In October 2017, six months after his sentencing, Livingston finally received an official letter clarifying his parole eligibility — but the letter’s contents were devastating. His earliest release date wasn’t a few months or a year away, but given as December 8, 2025.

“You don’t know how hard it was to tell my parents I wasn’t coming home,” he says. “Mom was depending on that, and I couldn’t be there for them when I should have.”

Livingston tried to appeal the parole decision, arguing that his case should be judged under the post-2017 sentencing rules. But his arrest had taken place in 2013, when the old rules were in effect — and as many drug offenders have discovered, the 2017 repeal was not retroactive to old cases.

Livingston would spend the next several years mounting legal appeals, and he would become just one of three known “prior and persistent” offenders to successfully argue their way to parole eligibility and eventual release in 2018. Livingston and the others had argued that allowing drug offenders the opportunity to face a parole board didn’t change anything about their original sentences — it only meant that they could now serve their sentences through supervised release, not in a prison cell.

In the spring of 2020, the Missouri Supreme Court took up the argument but disagreed with the drug offenders. Parole, the court ruled, was an essential part of an inmate’s sentence and could not be tinkered with retroactively if the law was later changed.

It was another devastating blow. However, before Livingston could be sent back to prison, Governor Mike Parson stepped in, commuting Livingston's sentence to a form of modified house arrest. It meant Livingston stayed free.

But he had already lost so much. His father and mother had died while he was in prison. Even today, his grief is mixed with anger at the system that "pulled the rug out from under me."

“It was a shame,” he adds. “I still get so mad when I think about it.”

Livingston’s anguish isn’t unique.
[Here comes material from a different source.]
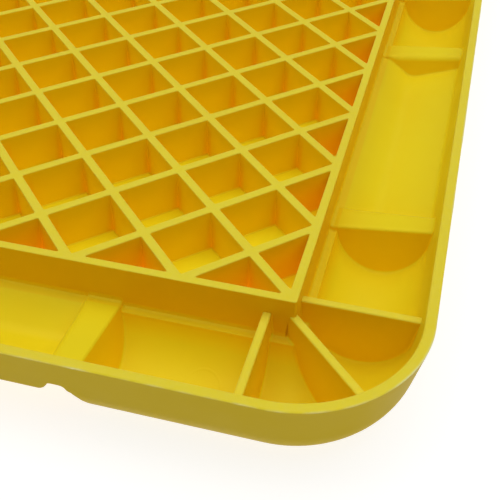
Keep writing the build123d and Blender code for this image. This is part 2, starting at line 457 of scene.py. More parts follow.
@dataclass(frozen=True)
class MouldedPlastic:
    """Satin yellow plastic, straight from the mould. Its colours are linear.

    Attributes:
        name: the material's name.
        sheen: how strong its sheen is.
        colour: the plastic's own colour.
        deeper: the same in slow clouds.
        upright_shade: painted shade, a deeper orange, on upright faces between ribs.
        cavity_shade_and_glow: painted shade deep in the corners of cells, and the colour of their painted
            glow.
        outer_shade_colour: painted shade, darker and duller, on the outer faces.
        pale: a painted highlight on rounded top edges, and the pale flash on the rim's outer edge, which is
            partly the flash's own colour and partly painted highlight.
        gloss: colour of its soft sheen.
        thin_glow_colour: colour of the painted glow on its thin floors and walls, which stands in for light
            coming through them.
        roughness: its least and greatest roughness.
        cavity_glow: strength of the painted glow where the walls meet, deep in the cells.
        thin_glow: strength of the painted glow on the thin floors and walls of the cells.
        upright: how far up a face looks where its painted shade starts, and where it is full.
        relief: depth of its unevenness.
        grain: share of the fine grain in it.
        ring_place: middle of the pin mark beside each corner, seen from above.
        ring_radius: the pin mark's radius.
        ring_width: half the width of its line.
    """

    name: str = "yellow_moulded_plastic"
    sheen: float = 0.32
    colour: Colour = (0.93, 0.765, 0.012)
    deeper: Colour = (0.92, 0.72, 0.008)
    upright_shade: Colour = (1.0, 0.655, 0.003)
    cavity_shade_and_glow: Colour = (0.97, 0.33, 0.001)
    outer_shade_colour: Colour = (0.54, 0.385, 0.011)
    pale: Colour = (0.86, 0.84, 0.40)
    gloss: Colour = (1.0, 0.86, 0.28)
    thin_glow_colour: Colour = (0.75, 1.0, 0.0)
    roughness: tuple[float, float] = (0.40, 0.54)
    cavity_glow: float = 0.32
    thin_glow: float = 0.09
    upright: tuple[float, float] = (0.62, 0.25)
    relief: float = 0.12 * MM
    grain: float = 0.12
    ring_place: tuple[float, float, float] = (0.1501, 0.2325, 0.0)
    ring_radius: float = 5.0 * MM
    ring_width: float = 0.45 * MM

    def build(self) -> bpy.types.Material:
        """Makes the material's nodes.

        Returns:
            The finished material.
        """
        material = bpy.data.materials.new(self.name)
        material.use_nodes = True
        nodes = Nodes(material.node_tree)
        place = nodes.add("TexCoord", {}, "Object")
        rough = nodes.spread(nodes.noise(place, scale=60.0, detail=6.0), 0.3, 0.7, self.roughness)
        values = {
            "Base Color": self.tint(nodes, place),
            "Roughness": rough,
            "IOR": 1.49,
            "Specular IOR Level": self.sheen,
            "Specular Tint": (*self.gloss, 1),
            "Emission Color": self.light(nodes),
            "Emission Strength": 1.0,
            "Normal": self.bump(nodes, place),
        }
        nodes.wire(material.node_tree.nodes["Principled BSDF"], values)
        return material

    def tint(self, nodes: Nodes, place: Socket) -> Socket:
        """Its colour, with random clouds, painted shade, painted highlight and pale flash.

        Args:
            nodes: the material's nodes.
            place: the place on the object.

        Returns:
            The colour.
        """
        clouds = nodes.spread(nodes.noise(place, scale=22.0, detail=4.0), 0.35, 0.65)
        # Painted shade: upright faces turn a deeper orange, except where a vertex is marked open to the rim.
        facing = nodes.add("SeparateXYZ", {"Vector": nodes.add("NewGeometry", {}, "Normal")}, "Z")
        upright = nodes.spread(facing, *self.upright)
        upright_shade_share = nodes.maths("SUBTRACT", upright, nodes.attribute("open"), clamp=True)
        # Painted highlight on top edges and pale flash on the rim's outer edge, broken into patches by
        # specks.
        specks = nodes.spread(nodes.noise(place, scale=700.0, detail=3.0), 0.10, 0.90)
        highlight_patches = nodes.maths("ADD", specks, 0.35)
        highlight_and_flash_share = nodes.maths("MULTIPLY", nodes.attribute("worn"), highlight_patches, clamp=True)
        tint = nodes.mix(clouds, self.colour, self.deeper)
        tint = nodes.mix(upright_shade_share, tint, self.upright_shade)
        # Painted shade deep in the cells, on the inner walls' outer faces and on the ledge beside them.
        tint = nodes.mix(nodes.attribute("deep"), tint, self.cavity_shade_and_glow)
        # Painted shade on the outer faces.
        tint = nodes.mix(nodes.attribute("handled"), tint, self.outer_shade_colour)
        return nodes.mix(highlight_and_flash_share, tint, self.pale)

    def light(self, nodes: Nodes) -> Socket:
        """Painted glow on its thin floors, its thin walls and deep corners, which stands in for light coming
        through the plastic.

        Args:
            nodes: the material's nodes.

        Returns:
            The painted glow's colour and strength in one.
        """
        deep = nodes.attribute("deep")
        # Painted glow: faint on the thin floors and walls, stronger and orange deep in the corners.
        thin_glow = nodes.maths("MULTIPLY", nodes.attribute("thin"), self.thin_glow)
        cavity_glow = nodes.maths("MULTIPLY", nodes.maths("MULTIPLY", deep, deep), self.cavity_glow)
        return nodes.mix(cavity_glow, nodes.mix(thin_glow, (0.0, 0.0, 0.0), self.thin_glow_colour), self.cavity_shade_and_glow)

    def bump(self, nodes: Nodes, place: Socket) -> Socket:
        """Its fine grain, its slow waves and the faint ring that an ejector pin leaves by each corner.

        Args:
            nodes: the material's nodes.
            place: the place on the object.

        Returns:
            The bumped normal.
        """
        grain = nodes.maths("MULTIPLY", nodes.noise(place, scale=2600.0, detail=2.0), self.grain)
        height = nodes.maths("ADD", grain, nodes.noise(place, scale=45.0, detail=2.0))
        folded = nodes.vector("MULTIPLY", {0: nodes.vector("ABSOLUTE", {0: place}), 1: (1, 1, 0)})
        away = nodes.vector("DISTANCE", {0: folded, 1: self.ring_place}, "Value")
        off_ring = nodes.maths("ABSOLUTE", nodes.maths("SUBTRACT", away, self.ring_radius), 0.0)
        height = nodes.maths("ADD", height, nodes.spread(off_ring, self.ring_width, 0.0))
        return nodes.add("Bump", {"Height": height, "Strength": 0.35, "Distance": self.relief}, "Normal")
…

Since 2013, the RFT has interviewed and featured multiple drug offenders who experienced similar whiplash as they were informed, sometimes months after their trials and sentencings, that they were not eligible for parole.

Aside from Livingston, the RFT uncovered dozens of drug cases where the original arrests took place prior to 2017. In some instances, the slow pace of the legal system meant the defendants didn’t face sentencing until years after the fact, at a time when newly arrested drug offenders — and even prior offenders — could rely on being parole eligible after serving a percentage of their total sentence. Not so for the pre-2017 crowd.

Instead, many of these cases involve people who had been arrested while they were already on probation for previous drug crimes. Even if a new crime didn’t involve drugs, the arrest would trigger the full sentence of the previous drug cases — and, according to Missouri law, the sentence must be determined by the law as it exists at the time of the offense.

But time isn't a resource these drug offenders have to spend. Now 61 years old, Livingston is trying to rebuild his life as a retiree. He says he’s living off disability payments related to an old back injury, though he chafes at the restrictions of the “modified” house arrest that requires he wear an ankle monitor and maintain a curfew.

Of course, Livingston also recognizes how lucky he is, as hundreds of offenders convicted before 2017 remain in prison without hope for parole or a chance to demonstrate their rehabilitation.

That is starting to change, but slowly: To date, Parson's administration has paroled eight “prior and persistent” drug offenders. Livingston’s case is the only one whose conviction took place after 2017.

“I pray to God that they keep happening,” he says of the governor’s commutations. “There's a lot of people in prison shoved in that hole. They really don't deserve that much time.”